- **What the exercise asks**:
Write out all the material exactly. Leave nothing out.

- **Available data**:
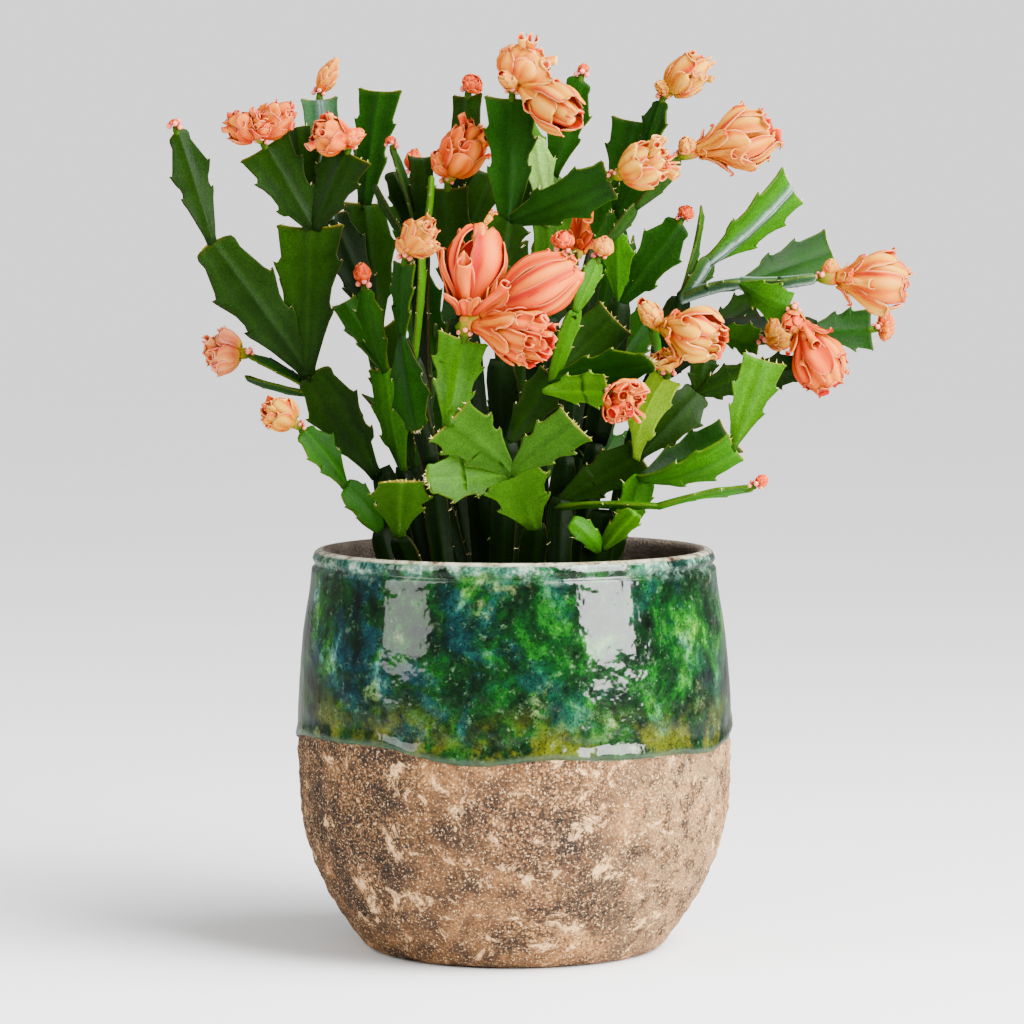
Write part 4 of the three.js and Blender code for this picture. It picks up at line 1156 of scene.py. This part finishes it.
RIGHT_TULIP = [
    petal(180, .10, .92, .84, .80), petal(122, .10, .95, .92, .50), petal(238, .10, .93, .90, .50),
    petal(30, .06, .99, 1.0, .62, wrap=.95), petal(62, .10, .93, 1.02, .48), petal(85, .2, .9, .8, .5),
    petal(-12, .12, .97, .97, .44, hook=.08), petal(-66, .10, .95, .98, .42, hook=.2, wrap=1.1),
    petal(-42, .25, 1.0, .78, .24, "strap", hook=.26), petal(-95, .10, .84, 1.0, .40, hook=.15),
    petal(150, .3, .98, .5, .4),
    [86, [[.08, .3], [.28, .80], [.46, 1.2], [.62, 1.42]], .27, "strap", 1.3, .03],
    petal(-70, .03, .30, 1.1, .34, "lance", flare=.2), petal(20, .02, .28, 1.08, .30, "lance"),
    petal(-20, .02, .34, 1.06, .26, "strap", flare=.1), spoon(-34, .50, .30, 1.06),
]
print("petals of the two:", len(LEFT_TULIP), len(RIGHT_TULIP))

# %% Two ruffled flowers
FRONT_RUFFLE = [
    *[petal(60 * k, .02, .46, 1.0, .52, "strap", ruffle=.04) for k in range(6)],
    *[petal(60 * k + 30, .10, .62, 1.06, .50, flare=.2, ruffle=.09) for k in range(6)],
    *[petal(45 * k + 10, .20, .84, .95, .44, flare=.3, hook=.16, ruffle=.1) for k in range(8)],
    *[petal(60 * k + 5, .30, .98, .62, .42, flare=.4, hook=.14, ruffle=.12) for k in range(6)],
    *[petal(90 * k + 25, .40, 1.0, .34, .36, flare=.3, ruffle=.12) for k in range(4)],
    spoon(-40, .9, .60, 1.22), spoon(6, .75, .78, 1.2), spoon(48, .6, .70, 1.2),
    spoon(-75, .6, .82, 1.1), spoon(100, .6, .62, 1.2),
]
CROWN_TONGUES = [
    *[petal(60 * k, .04, .5, 1.0, .5, "broad", ruffle=.03) for k in range(6)],
    petal(20, .1, .86, 1.0, .62, hook=.1), petal(-40, .1, .9, 1.0, .56, flare=.1, hook=.2),
    petal(75, .1, .98, .95, .46, flare=.25, hook=.2), petal(-95, .1, .92, .95, .5, flare=.15),
    petal(130, .1, .95, .9, .6), petal(190, .1, .95, .9, .6), petal(240, .1, .9, .9, .5),
    petal(0, .3, .99, .66, .4, hook=.2), petal(50, .3, 1.0, .6, .34, "strap", hook=-.2),
    petal(-60, .3, 1.02, .6, .34, "strap", hook=.3), petal(160, .3, 1.0, .5, .4, flare=.2),
    petal(-15, .4, 1.0, .3, .3, flare=.3), spoon(-60, .55, .5), spoon(30, .95, .4, 1.15),
]
OWN_PETALS = {
    ("blooms_crown", 1): CROWN_TONGUES,
    ("blooms_front", 0): LEFT_TULIP,
    ("blooms_front", 1): RIGHT_TULIP,
    ("blooms_front", 2): FRONT_RUFFLE,
}
print("flowers set by hand:", len(OWN_PETALS))


# %% Long flowers
# rows as whorls reads them
LONG_LAYERS = [
    (5, 0, 22, .03, (.22, .46), 1.06, (.05, .35), (0, .15), 1, .28, "lance", .9, .05),
    (6, 0, 14, .08, (.66, .9), 1.0, (-.05, .15), .16, .4, (.44, .60), "broad", 1.0, .03),
    (6, 30, 14, .14, (.88, 1.0), .88, (-.05, .15), .26, .6, (.34, .50), "strap", 1.1, .05),
    (5, 0, 20, .3, (.88, .98), .55, .05, (-.1, .25), 1, .30, "lance", 1.3, .07),
]


def long_petals(rng):
    """Layers on the egg: short flared ones at the neck, closed ones above, hooked narrow tips."""
    petals = whorls(rng, "egg", LONG_LAYERS)
    return petals + [spoon(rng.uniform(-50, 30), 0.5, rng.uniform(.3, .45), 1.06),
                     spoon(rng.uniform(30, 80), 0.45, rng.uniform(.5, .7), 1.08),
                     spoon(rng.uniform(120, 220), .5, .4, 1.06)]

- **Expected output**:
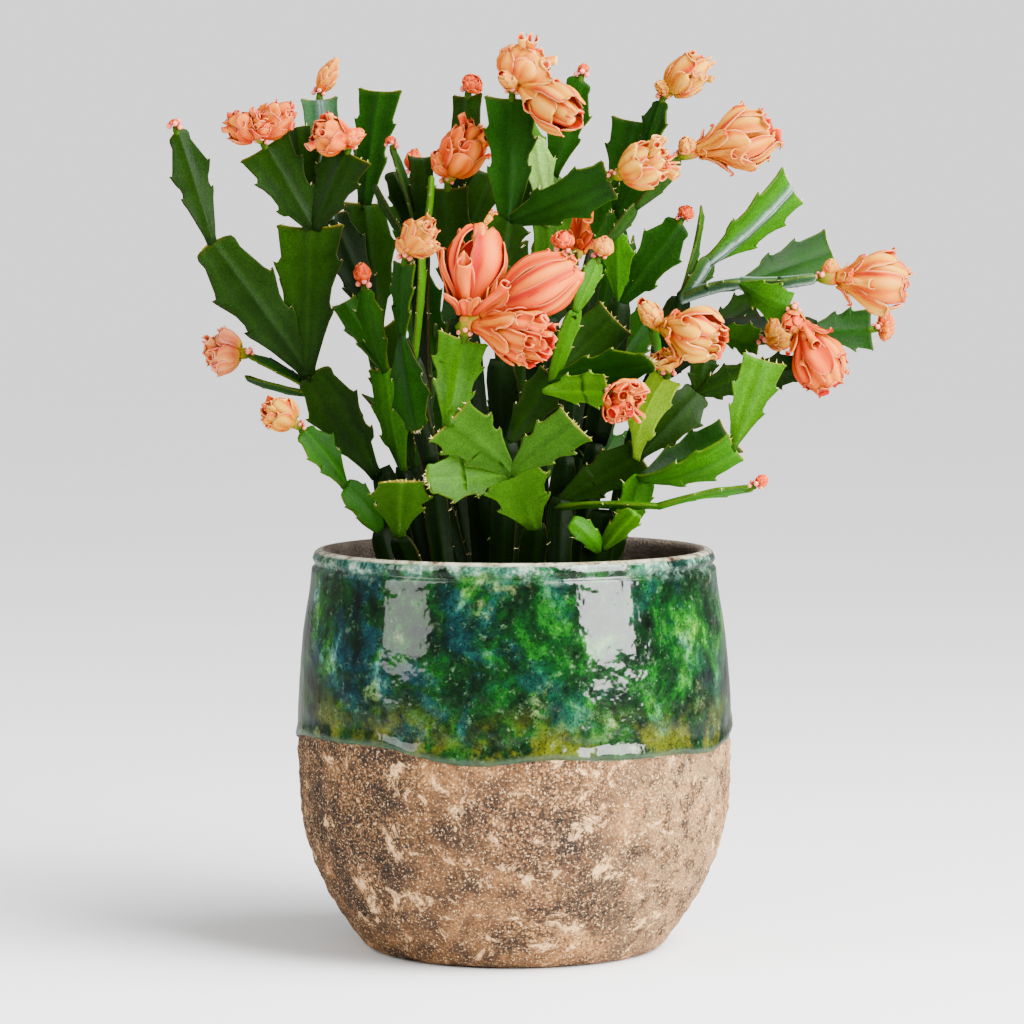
Write part 4 of the three.js and Blender code for this picture. It picks up at line 1156 of scene.py. This part finishes it.
RIGHT_TULIP = [
    petal(180, .10, .92, .84, .80), petal(122, .10, .95, .92, .50), petal(238, .10, .93, .90, .50),
    petal(30, .06, .99, 1.0, .62, wrap=.95), petal(62, .10, .93, 1.02, .48), petal(85, .2, .9, .8, .5),
    petal(-12, .12, .97, .97, .44, hook=.08), petal(-66, .10, .95, .98, .42, hook=.2, wrap=1.1),
    petal(-42, .25, 1.0, .78, .24, "strap", hook=.26), petal(-95, .10, .84, 1.0, .40, hook=.15),
    petal(150, .3, .98, .5, .4),
    [86, [[.08, .3], [.28, .80], [.46, 1.2], [.62, 1.42]], .27, "strap", 1.3, .03],
    petal(-70, .03, .30, 1.1, .34, "lance", flare=.2), petal(20, .02, .28, 1.08, .30, "lance"),
    petal(-20, .02, .34, 1.06, .26, "strap", flare=.1), spoon(-34, .50, .30, 1.06),
]
print("petals of the two:", len(LEFT_TULIP), len(RIGHT_TULIP))

# %% Two ruffled flowers
FRONT_RUFFLE = [
    *[petal(60 * k, .02, .46, 1.0, .52, "strap", ruffle=.04) for k in range(6)],
    *[petal(60 * k + 30, .10, .62, 1.06, .50, flare=.2, ruffle=.09) for k in range(6)],
    *[petal(45 * k + 10, .20, .84, .95, .44, flare=.3, hook=.16, ruffle=.1) for k in range(8)],
    *[petal(60 * k + 5, .30, .98, .62, .42, flare=.4, hook=.14, ruffle=.12) for k in range(6)],
    *[petal(90 * k + 25, .40, 1.0, .34, .36, flare=.3, ruffle=.12) for k in range(4)],
    spoon(-40, .9, .60, 1.22), spoon(6, .75, .78, 1.2), spoon(48, .6, .70, 1.2),
    spoon(-75, .6, .82, 1.1), spoon(100, .6, .62, 1.2),
]
CROWN_TONGUES = [
    *[petal(60 * k, .04, .5, 1.0, .5, "broad", ruffle=.03) for k in range(6)],
    petal(20, .1, .86, 1.0, .62, hook=.1), petal(-40, .1, .9, 1.0, .56, flare=.1, hook=.2),
    petal(75, .1, .98, .95, .46, flare=.25, hook=.2), petal(-95, .1, .92, .95, .5, flare=.15),
    petal(130, .1, .95, .9, .6), petal(190, .1, .95, .9, .6), petal(240, .1, .9, .9, .5),
    petal(0, .3, .99, .66, .4, hook=.2), petal(50, .3, 1.0, .6, .34, "strap", hook=-.2),
    petal(-60, .3, 1.02, .6, .34, "strap", hook=.3), petal(160, .3, 1.0, .5, .4, flare=.2),
    petal(-15, .4, 1.0, .3, .3, flare=.3), spoon(-60, .55, .5), spoon(30, .95, .4, 1.15),
]
OWN_PETALS = {
    ("blooms_crown", 1): CROWN_TONGUES,
    ("blooms_front", 0): LEFT_TULIP,
    ("blooms_front", 1): RIGHT_TULIP,
    ("blooms_front", 2): FRONT_RUFFLE,
}
print("flowers set by hand:", len(OWN_PETALS))


# %% Long flowers
# rows as whorls reads them
LONG_LAYERS = [
    (5, 0, 22, .03, (.22, .46), 1.06, (.05, .35), (0, .15), 1, .28, "lance", .9, .05),
    (6, 0, 14, .08, (.66, .9), 1.0, (-.05, .15), .16, .4, (.44, .60), "broad", 1.0, .03),
    (6, 30, 14, .14, (.88, 1.0), .88, (-.05, .15), .26, .6, (.34, .50), "strap", 1.1, .05),
    (5, 0, 20, .3, (.88, .98), .55, .05, (-.1, .25), 1, .30, "lance", 1.3, .07),
]


def long_petals(rng):
    """Layers on the egg: short flared ones at the neck, closed ones above, hooked narrow tips."""
    petals = whorls(rng, "egg", LONG_LAYERS)
    return petals + [spoon(rng.uniform(-50, 30), 0.5, rng.uniform(.3, .45), 1.06),
                     spoon(rng.uniform(30, 80), 0.45, rng.uniform(.5, .7), 1.08),
                     spoon(rng.uniform(120, 220), .5, .4, 1.06)]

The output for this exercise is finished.